Sometimes a process fails not because of a problem in the process itself, but instead due to some unexpected effect of an earlier process. In this situation, fixing the problem may require a change to that earlier process (and perhaps no change at all to the failed process).

After fixing a process like this, you can't just restart from the point of failure – you need the now-fixed earlier process to be run again to produce the correct results. Sprockit's usp__Rewind utility enables you to 'rewind' processing to that point, allowing you to restart from there.

In a typical scenario, after an ETL failure as described above you find that a process P has failed.
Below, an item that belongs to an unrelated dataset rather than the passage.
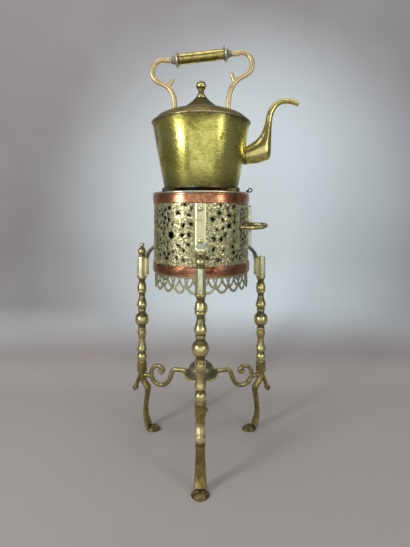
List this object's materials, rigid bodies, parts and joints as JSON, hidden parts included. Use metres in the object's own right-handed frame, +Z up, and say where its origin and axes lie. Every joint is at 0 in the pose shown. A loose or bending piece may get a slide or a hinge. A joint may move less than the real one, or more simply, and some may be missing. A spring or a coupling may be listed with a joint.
{
  "type": "spirit kettle on stand",
  "caption": "Brass kettle with a swan-neck spout and scrolled bail handle, over a pierced gallery drum with a hinged door and inner burner, on turned legs joined by a scrolled stretcher.",
  "frame": {"origin": "on the vertical axis of the stand, at floor level", "axes": "+Z up along the axis of the drum and kettle, +X along the spout, -Y to the front, where one leg stands in the middle"},
  "size_m": [0.3428, 0.3253, 0.7871],
  "materials": {
    "kettle_brass": "brushed, aged, scratched",
    "pale_brass": "worn bright",
    "gallery_brass": "aged, greenish",
    "leg_brass": "polished, dark in the hollows",
    "dark_brass": "tarnished",
    "copper": "aged copper",
    "white_metal": "dull plated",
    "iron": "dull",
    "cotton": "woven cotton"
  },
  "bodies": {
    "stand": {"gallery_sheet": "gallery_brass", "top_band": "copper", "low_band": "copper", "rim_wire": "gallery_brass", "skirt": "gallery_brass", "burner_shelf": "gallery_brass", "kettle_rests": "gallery_brass", "rim_lug": "iron", "frame_leaf": "leg_brass", "hinge_pin": "iron", "strap_rivets": "leg_brass", "tie_rods": "iron", "boss": "dark_brass", "boss_screw": "iron", "strap_front": "leg_brass", "post_front": "leg_brass", "baluster_front": "leg_brass", "foot_front": "dark_brass", "arm_front": "dark_brass", "finial_front": "leg_brass", "strap_right": "leg_brass", "post_right": "leg_brass", "baluster_right": "leg_brass", "foot_right": "dark_brass", "arm_right": "dark_brass", "strap_back": "leg_brass", "post_back": "leg_brass", "baluster_back": "leg_brass", "foot_back": "dark_brass", "arm_back": "dark_brass", "finial_back": "leg_brass", "strap_left": "leg_brass", "post_left": "leg_brass", "baluster_left": "leg_brass", "foot_left": "dark_brass", "arm_left": "dark_brass", "finial_left": "leg_brass"},
    "door": {"door_panel": "gallery_brass", "door_strip": "gallery_brass", "door_leaf": "gallery_brass", "pull_loop": "dark_brass"},
    "kettle": {"kettle_body": "kettle_brass", "kettle_base": "kettle_brass", "kettle_shoulder": "kettle_brass", "seam_bead": "kettle_brass", "neck_ring": "kettle_brass", "spout": "kettle_brass", "scroll_spout_side": "pale_brass", "scroll_far_side": "pale_brass", "ferrule_spout_side": "white_metal", "ferrule_far_side": "white_metal", "grip_sleeve": "pale_brass", "grip_rod": "iron", "handle_studs": "iron"},
    "lid": {"lid_cover": "kettle_brass", "lid_collar": "kettle_brass", "lid_knob": "kettle_brass"},
    "burner": {"burner_font": "gallery_brass", "burner_collar": "gallery_brass", "wick": "cotton"}
  },
  "joints": [
    {"name": "door_hinge", "type": "hinge", "parent": "stand", "child": "door", "pos_m": [0.09704, -0.00339, 0.426], "axis": [0, 0, 1], "range_deg": [0, 100]},
    {"name": "kettle_lift", "type": "slide", "parent": "stand", "child": "kettle", "axis": [0, 0, 1], "range_m": [0, 0.08]},
    {"name": "lid_lift", "type": "slide", "parent": "kettle", "child": "lid", "axis": [0, 0, 1], "range_m": [0, 0.024]},
    {"name": "burner_lift", "type": "slide", "parent": "stand", "child": "burner", "axis": [0, 0, 1], "range_m": [0, 0.06]}
  ]
}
You then find that its behaviour is correct, but that it failed because of bad data produced by a predecessor process Q. To fix the problem, you make a change to Q, then you're ready to restart processing starting from Q. To do this:

  1. Rewind to Q. Do this using the utility SP usp__Rewind:

    EXEC sprockit.usp__Rewind 'Q' 
  2. Restart processing. To restart processing, start the process manager agent job3) at step 2. And that's it!

Rewind can also be useful in development and testing environments. When you've deployed a change to dev or test, you might want to run the ETL just from the point of the change. To do that, simply rewind processing to that point, then start the process manager at step 2.

1) , 2) , 3)
The default process manager job name is Run Sprockit (DbName).